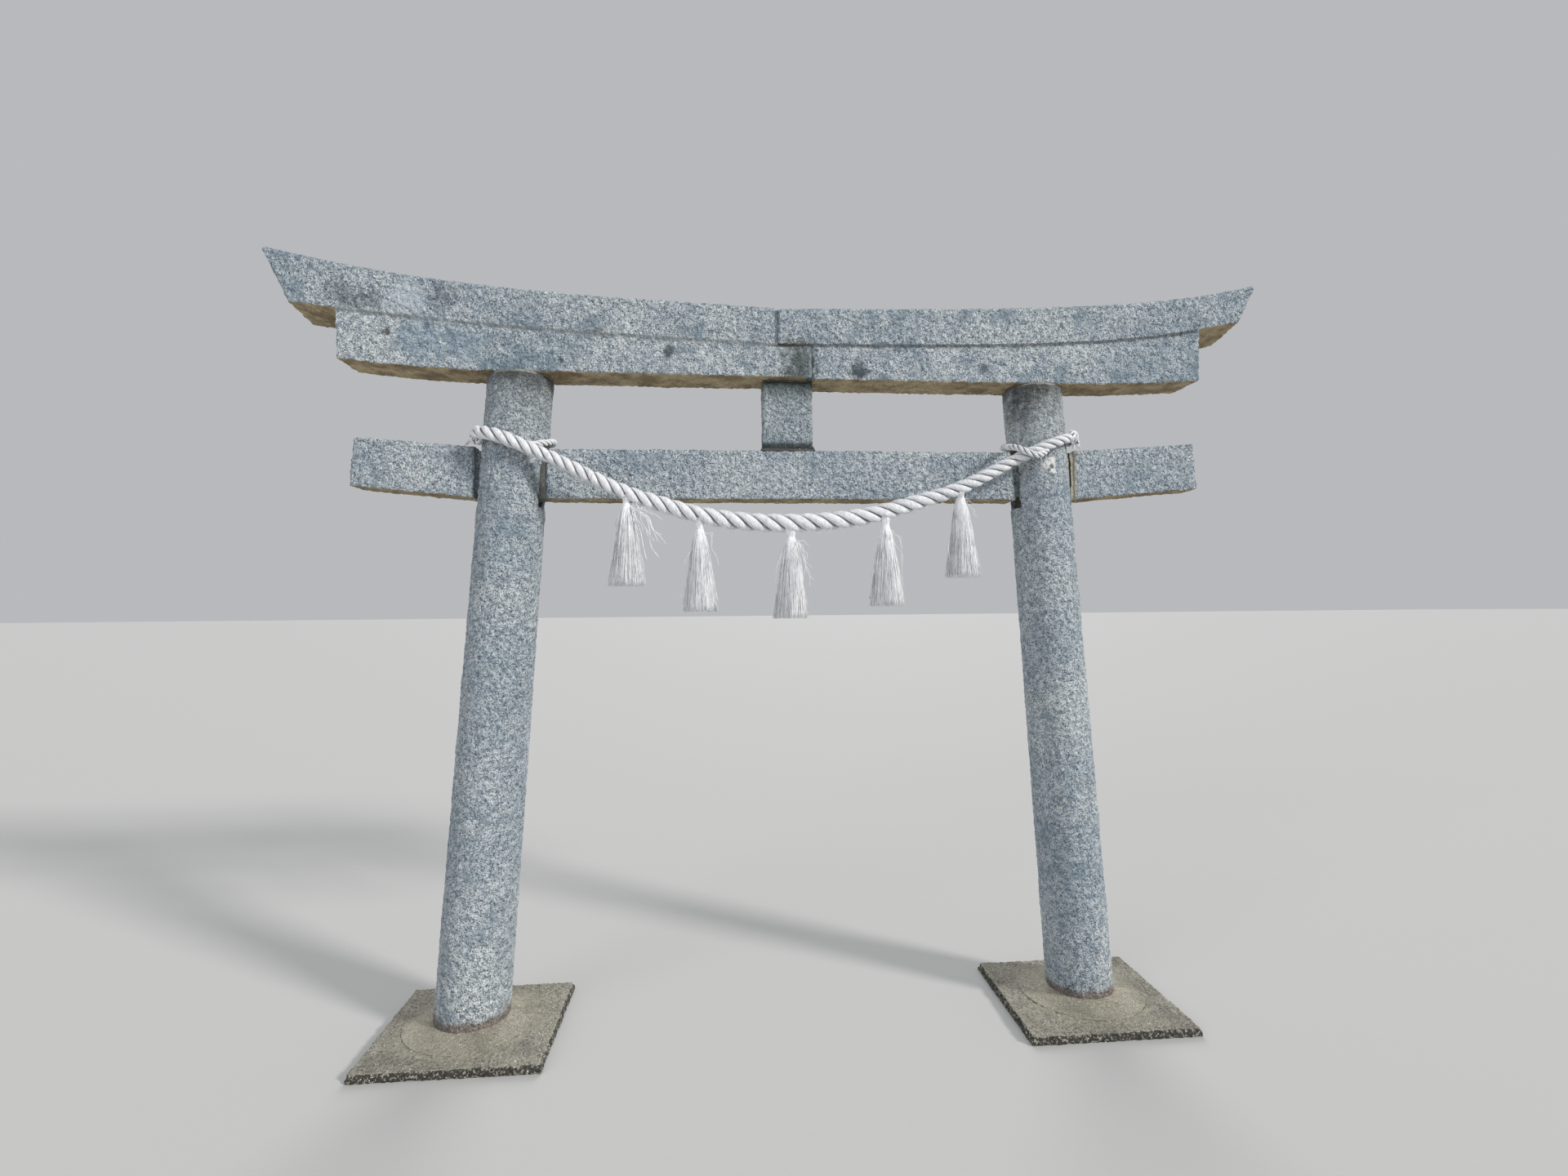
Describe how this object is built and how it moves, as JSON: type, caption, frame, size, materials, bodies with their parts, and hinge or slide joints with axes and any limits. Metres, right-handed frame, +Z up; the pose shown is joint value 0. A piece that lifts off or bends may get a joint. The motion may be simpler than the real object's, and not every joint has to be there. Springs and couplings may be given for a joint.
{
  "type": "torii gate",
  "caption": "Granite torii gate with leaning round pillars on low plinths, tenoned tie beam, centre strut, upswept lintel and a hung straw rope with tassels.",
  "frame": {"origin": "on the floor under the plinths, midway between the lintel's two tips and midway through the gate's depth", "axes": "+X along the gate to the viewer's right, -Y is the front that carries the rope, +Z up"},
  "size_m": [3.952, 0.598, 3.013],
  "materials": {
    "granite": "bush-hammered, weathered",
    "mortar": "matte, weathered",
    "concrete": "exposed aggregate",
    "rope": "matte fibre",
    "tassel": "matte fibre"
  },
  "bodies": {
    "root": {"left_plinth": "concrete", "right_plinth": "concrete", "left_foot_mortar": "mortar", "right_foot_mortar": "mortar", "left_pillar": "granite", "right_pillar": "granite", "tie_beam": "granite", "tie_beam_left_end": "granite", "tie_beam_right_end": "granite", "left_mortise_bed": "mortar", "right_mortise_bed": "mortar", "left_mortise_pointing": "mortar", "right_mortise_pointing": "mortar", "strut": "granite", "strut_foot_mortar": "mortar", "strut_head_mortar": "mortar", "left_lintel": "granite", "right_lintel": "granite", "lintel_joint_mortar": "mortar", "left_head_mortar": "mortar", "right_head_mortar": "mortar", "rope_span": "rope", "left_rope_wrap": "rope", "right_rope_wrap": "rope", "left_rope_knot": "rope", "right_rope_knot": "rope", "tassel_1_tie": "rope", "tassel_2_tie": "rope", "tassel_3_tie": "rope", "tassel_4_tie": "rope", "tassel_5_tie": "rope", "tassel_1": "tassel", "tassel_2": "tassel", "tassel_3": "tassel", "tassel_4": "tassel", "tassel_5": "tassel"}
  },
  "joints": []
}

....................

[Problem description]:
Go through the listing above and restate it word for word.

[Result of the exercise]:
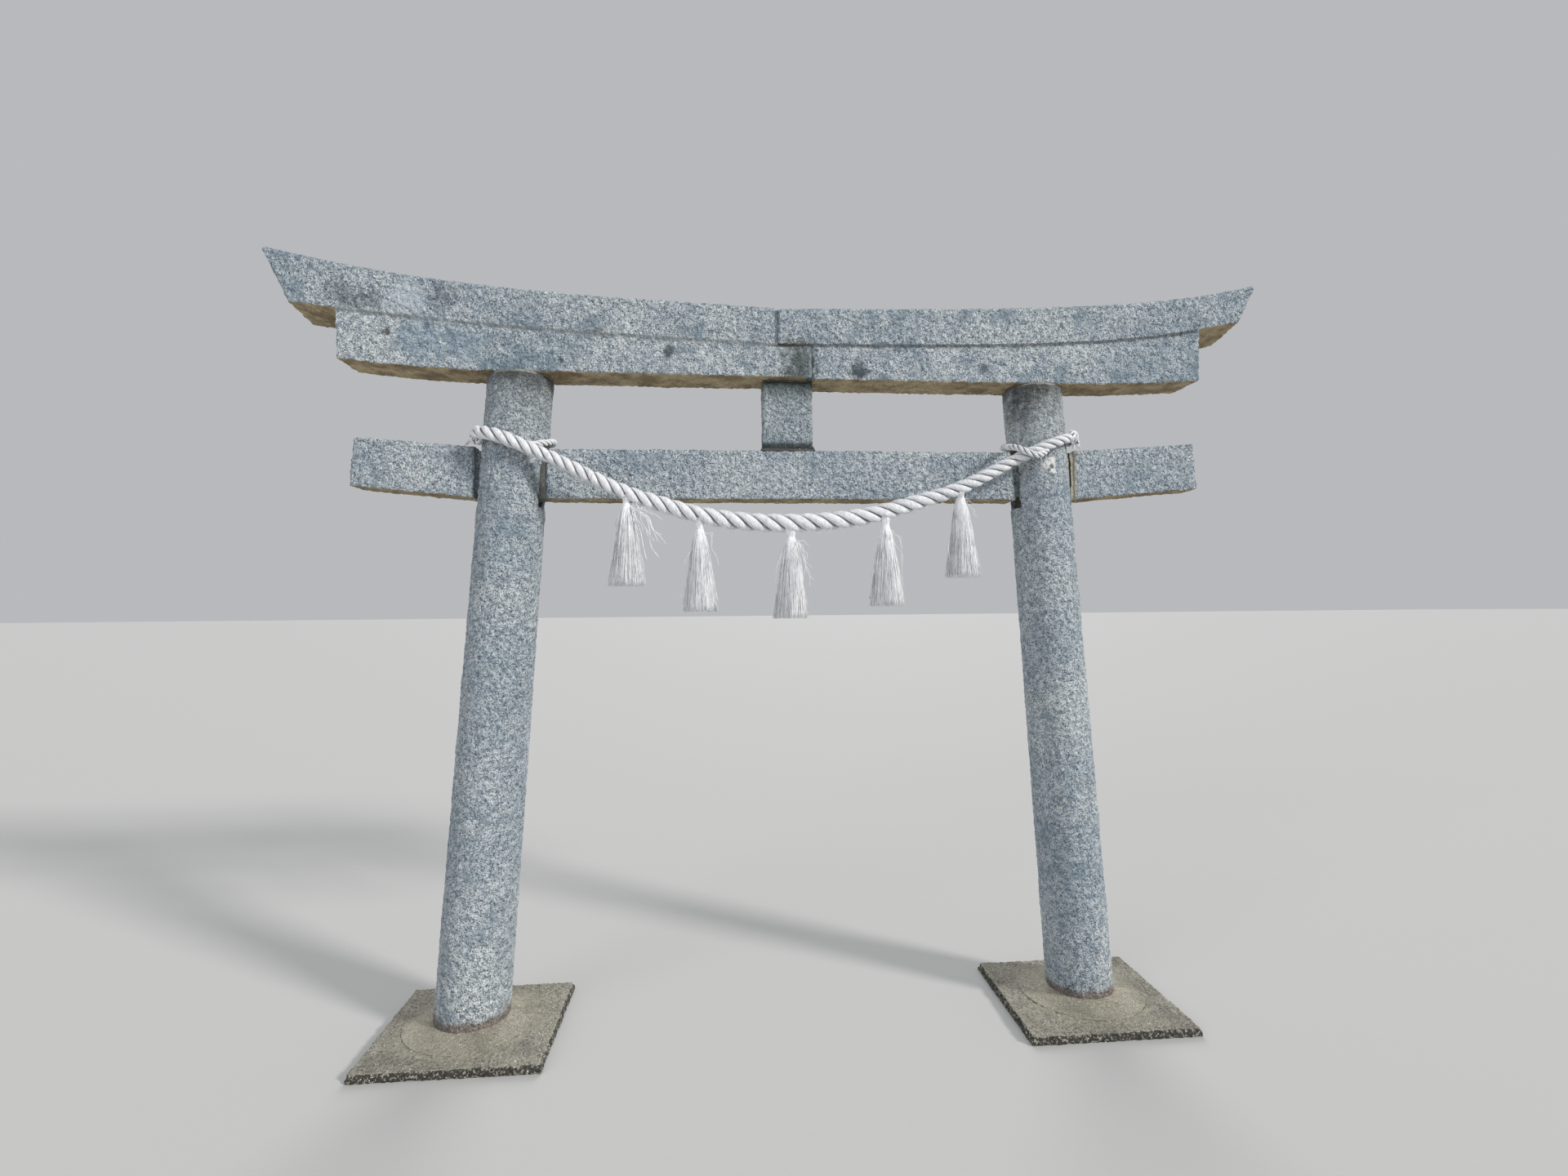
Describe how this object is built and how it moves, as JSON: type, caption, frame, size, materials, bodies with their parts, and hinge or slide joints with axes and any limits. Metres, right-handed frame, +Z up; the pose shown is joint value 0. A piece that lifts off or bends may get a joint. The motion may be simpler than the real object's, and not every joint has to be there. Springs and couplings may be given for a joint.
{
  "type": "torii gate",
  "caption": "Granite torii gate with leaning round pillars on low plinths, tenoned tie beam, centre strut, upswept lintel and a hung straw rope with tassels.",
  "frame": {"origin": "on the floor under the plinths, midway between the lintel's two tips and midway through the gate's depth", "axes": "+X along the gate to the viewer's right, -Y is the front that carries the rope, +Z up"},
  "size_m": [3.952, 0.598, 3.013],
  "materials": {
    "granite": "bush-hammered, weathered",
    "mortar": "matte, weathered",
    "concrete": "exposed aggregate",
    "rope": "matte fibre",
    "tassel": "matte fibre"
  },
  "bodies": {
    "root": {"left_plinth": "concrete", "right_plinth": "concrete", "left_foot_mortar": "mortar", "right_foot_mortar": "mortar", "left_pillar": "granite", "right_pillar": "granite", "tie_beam": "granite", "tie_beam_left_end": "granite", "tie_beam_right_end": "granite", "left_mortise_bed": "mortar", "right_mortise_bed": "mortar", "left_mortise_pointing": "mortar", "right_mortise_pointing": "mortar", "strut": "granite", "strut_foot_mortar": "mortar", "strut_head_mortar": "mortar", "left_lintel": "granite", "right_lintel": "granite", "lintel_joint_mortar": "mortar", "left_head_mortar": "mortar", "right_head_mortar": "mortar", "rope_span": "rope", "left_rope_wrap": "rope", "right_rope_wrap": "rope", "left_rope_knot": "rope", "right_rope_knot": "rope", "tassel_1_tie": "rope", "tassel_2_tie": "rope", "tassel_3_tie": "rope", "tassel_4_tie": "rope", "tassel_5_tie": "rope", "tassel_1": "tassel", "tassel_2": "tassel", "tassel_3": "tassel", "tassel_4": "tassel", "tassel_5": "tassel"}
  },
  "joints": []
}